Is the USA becoming a land of censorship, prejudice and paranoia?

Every politician at some stage or another has a beef about a particular journalist, a publication or a media outlet. It is part of the job. You shrug your shoulders and carry on, because effective scrutiny, no matter how inaccurate you think it is  or how partisan, is what makes our democracy tick. And let's face it, the journalist is just doing his or her job.

It is when a politician starts to use their position to penalise those who don't agree with them that we really need to worry. A coup d'etat starts with the TV and radio stations.  Dictators control the media so as to suppress dissent.

In a democracy those who are obsessed with command and control, who do not feel secure in their position may try to browbeat the media into being a more malleable beast. Normally it stops there but yesterday, the US President and his staff crossed a line.

I like the USA. I have been there a few times and have always found its citizens to be open and welcoming. Admittedly, I have been stopped and searched at airports and ferry ports, but that was in 2004 in Boston at the same time the Democrats were having their convention.

I did not like their immigration control. I felt that it was intrusive, overly-bureaucratic and just a little paranoid. But then again it is their right as a country to check on the credentials of those entering.

Goodness only knows what it is like now, after Trump's executive order and incidents such as that of a Swansea based Teacher being forced from an airplane in Reykjavik because he is a Muslim.

The country that welcomed so many immigrants over the last three centuries and which is built on the skills and passion of those people, many fleeing persecution in their own homeland, is rapidly becoming less and less friendly as it retreats into its shell.

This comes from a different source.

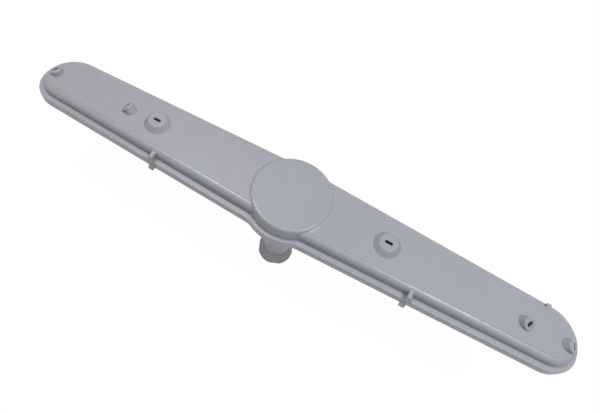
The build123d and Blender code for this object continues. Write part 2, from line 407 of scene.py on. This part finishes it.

It is not a country I want to go back to, at least not whilst Trump and his ilk are at the helm.

And then there is the constant barracking of the press, accusing them of reporting lies and false news because the Trump administration is meeting resistance, because it is hitting the brick wall that are the checks and balances built into the constitution, because the President's own fast and loose way with facts are being exposed and because the contradictions at the heart of this new Presidency are being reported on.

Yesterday, the White House barred several news organizations from an off-camera press briefing, handpicking a select group of reporters that included a number of conservative outlets friendly toward Donald Trump to attend instead. The excluded organisations included such respected institutions as the Guardian, the New York Times, Politico, CNN, BuzzFeed, the BBC, and the Daily Mail.

Conservative publications such as Breitbart News, the One America News Network and the Washington Times were allowed into the meeting, as well as TV networks CBS, NBC, Fox and ABC. To their credit the Associated Press and Time were invited but boycotted the briefing.

All of this followed in the wake of Donald Trump once again declaring that much of the media was “the enemy of the American people”. It is difficult to know which to feel the most disgusted about, the fact that the US President is trying to manipulate and censor the media, or at the journalists who turned up for the briefing irrespective of that power-play.

This development strikes at the very heart of America's democratic traditions. The media may at times be irascible, irritating, biased and a real pain in the backside but they are integral to the freedoms that Americans enjoy. Their role is to scrutinise and in that respect they are the people's friends.

If ordinary Americans are not concerned by these latest developments and the tone and the direction that Trump's administration is going in then they do not know their history. These are worrying times for one of the world's biggest democracy.

The jury is still out as to what sort of America this censoring, prejudicial, paranoiac will leave for his successor. Let us hope that it is one that is still recognisable as the democratic and welcoming country that many of its citizens and their ancestors chose as their home not so many years ago.
Comments:
If the White House has barred British news organizations such as the Guardian, the BBC, and the Daily Mail, then surely, by this act alone, President Trump has put himself beyond the Pale, and should not therefore be accorded the honour of a state visit.